SUPPLIED DATA »
====================

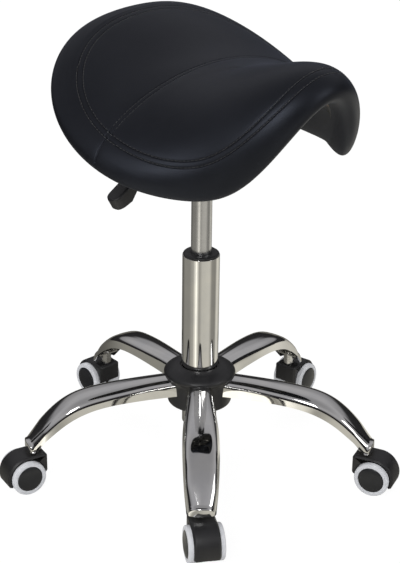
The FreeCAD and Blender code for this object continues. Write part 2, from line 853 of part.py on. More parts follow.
def mounting_bolts():
    """Four round-headed bolts up through the plate into the block."""
    body = new_body("mounting_bolts", several_solids=True)
    heads = new_sketch(body, "bolt_heads", plane="XY_Plane",
                       offset="plate_bottom - bolt_head_height")
    bolt_circles(heads, "bolt_head_radius")
    pad(body, heads, "bolt_head_height")
    shanks = new_sketch(body, "bolt_shanks", plane="XY_Plane", offset="plate_bottom")
    bolt_circles(shanks, "bolt_radius")
    pad(body, shanks, "plate_thickness + bolt_reach")
    return body


def spacer_block():
    """The wooden block between the flat plate and the curved shell: its top is cut to the
    saddle's underside, and the bolts go up into it."""
    body = new_body("spacer_blank")
    SUB_PARTS.remove(body)
    bottom = "(plate_bottom + plate_thickness)"
    blank = new_sketch(body, "spacer_outline", plane="XY_Plane", offset=bottom)
    rounded_rectangle(blank, "spacer_half_width", "spacer_half_depth", "plate_corner")
    pad(body, blank, f"seat_centre_height - {bottom}")
    holes = new_sketch(body, "spacer_holes", plane="XY_Plane", offset=bottom)
    bolt_circles(holes, "bolt_radius")
    pocket(body, holes, "bolt_reach", reverse=True)
    saddle = saddle_piece(
        "spacer_top_cutter", layer(size("seat_half_thickness")),
        layer(-size("seat_half_thickness") - size("seat_contact_gap")), size("pan_edge"))
    block = doc.addObject("Part::Cut", "spacer_block")
    block.Label = "spacer_block"
    block.Base = body
    block.Tool = saddle
    SUB_PARTS.append(block)
    return block


def lever_rod():
    """A round steel rod: level over the release pin, then bent down to the grip."""
    body = new_body("lever_rod")
    path = new_sketch(body, "lever_path")
    inner = Vector(value("lever_inner_end"), value(LEVER_HEIGHT), 0)
    bend = Vector(value("-lever_bend_x"), value(LEVER_HEIGHT), 0)
    grip = Vector(value("-lever_grip_x"), value("lever_grip_height"), 0)
    straight = (inner - bend).normalize()
    slope = (grip - bend).normalize()
    half_turn = straight.getAngle(slope) / 2
    setback = size("lever_bend_radius") / math.tan(half_turn)
    start = bend + straight * setback
    end = bend + slope * setback
    path.addGeometry(Part.LineSegment(inner, start), False)
    path.addGeometry(arc_between(start, end, size("lever_bend_radius")), False)
    path.addGeometry(Part.LineSegment(end, grip), False)
    section = new_sketch(body, "lever_section", plane="YZ_Plane", offset="lever_inner_end")
    circle(section, "0", LEVER_HEIGHT, "lever_radius")
    doc.recompute()
    pipe = body.newObject("PartDesign::AdditivePipe", "lever_bar")
    pipe.Profile = section
    pipe.Spine = path
    hole = new_sketch(body, "lever_pivot_hole")
    circle(hole, "-lever_pivot_x", LEVER_HEIGHT, "pivot_radius + running_fit")
    pocket(body, hole, "4 * lever_radius", both_ways=True)
    return body


def lever_pivot():
    """The pin through the two ears that the lever rocks on."""
    body = new_body("lever_pivot")
    sketch = new_sketch(body, "pivot_section")
    circle(sketch, "-lever_pivot_x", LEVER_HEIGHT, "pivot_radius")
    pad(body, sketch, "2 * (ear_inner + ear_thickness + 1)", both_ways=True)
    return body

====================

GIVEN REQUEST »
Return all of the data precisely as it appears.

SOLUTION TO THIS EXERCISE »
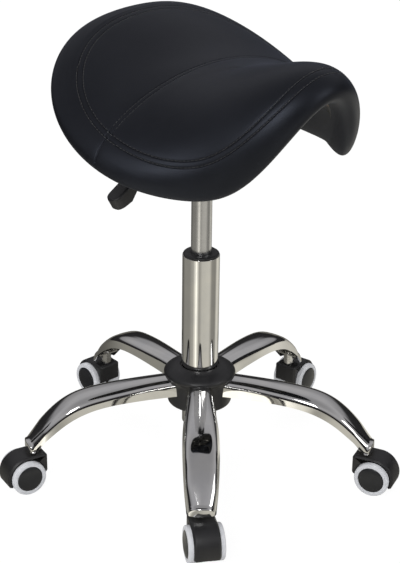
The FreeCAD and Blender code for this object continues. Write part 2, from line 853 of part.py on. More parts follow.
def mounting_bolts():
    """Four round-headed bolts up through the plate into the block."""
    body = new_body("mounting_bolts", several_solids=True)
    heads = new_sketch(body, "bolt_heads", plane="XY_Plane",
                       offset="plate_bottom - bolt_head_height")
    bolt_circles(heads, "bolt_head_radius")
    pad(body, heads, "bolt_head_height")
    shanks = new_sketch(body, "bolt_shanks", plane="XY_Plane", offset="plate_bottom")
    bolt_circles(shanks, "bolt_radius")
    pad(body, shanks, "plate_thickness + bolt_reach")
    return body


def spacer_block():
    """The wooden block between the flat plate and the curved shell: its top is cut to the
    saddle's underside, and the bolts go up into it."""
    body = new_body("spacer_blank")
    SUB_PARTS.remove(body)
    bottom = "(plate_bottom + plate_thickness)"
    blank = new_sketch(body, "spacer_outline", plane="XY_Plane", offset=bottom)
    rounded_rectangle(blank, "spacer_half_width", "spacer_half_depth", "plate_corner")
    pad(body, blank, f"seat_centre_height - {bottom}")
    holes = new_sketch(body, "spacer_holes", plane="XY_Plane", offset=bottom)
    bolt_circles(holes, "bolt_radius")
    pocket(body, holes, "bolt_reach", reverse=True)
    saddle = saddle_piece(
        "spacer_top_cutter", layer(size("seat_half_thickness")),
        layer(-size("seat_half_thickness") - size("seat_contact_gap")), size("pan_edge"))
    block = doc.addObject("Part::Cut", "spacer_block")
    block.Label = "spacer_block"
    block.Base = body
    block.Tool = saddle
    SUB_PARTS.append(block)
    return block


def lever_rod():
    """A round steel rod: level over the release pin, then bent down to the grip."""
    body = new_body("lever_rod")
    path = new_sketch(body, "lever_path")
    inner = Vector(value("lever_inner_end"), value(LEVER_HEIGHT), 0)
    bend = Vector(value("-lever_bend_x"), value(LEVER_HEIGHT), 0)
    grip = Vector(value("-lever_grip_x"), value("lever_grip_height"), 0)
    straight = (inner - bend).normalize()
    slope = (grip - bend).normalize()
    half_turn = straight.getAngle(slope) / 2
    setback = size("lever_bend_radius") / math.tan(half_turn)
    start = bend + straight * setback
    end = bend + slope * setback
    path.addGeometry(Part.LineSegment(inner, start), False)
    path.addGeometry(arc_between(start, end, size("lever_bend_radius")), False)
    path.addGeometry(Part.LineSegment(end, grip), False)
    section = new_sketch(body, "lever_section", plane="YZ_Plane", offset="lever_inner_end")
    circle(section, "0", LEVER_HEIGHT, "lever_radius")
    doc.recompute()
    pipe = body.newObject("PartDesign::AdditivePipe", "lever_bar")
    pipe.Profile = section
    pipe.Spine = path
    hole = new_sketch(body, "lever_pivot_hole")
    circle(hole, "-lever_pivot_x", LEVER_HEIGHT, "pivot_radius + running_fit")
    pocket(body, hole, "4 * lever_radius", both_ways=True)
    return body


def lever_pivot():
    """The pin through the two ears that the lever rocks on."""
    body = new_body("lever_pivot")
    sketch = new_sketch(body, "pivot_section")
    circle(sketch, "-lever_pivot_x", LEVER_HEIGHT, "pivot_radius")
    pad(body, sketch, "2 * (ear_inner + ear_thickness + 1)", both_ways=True)
    return body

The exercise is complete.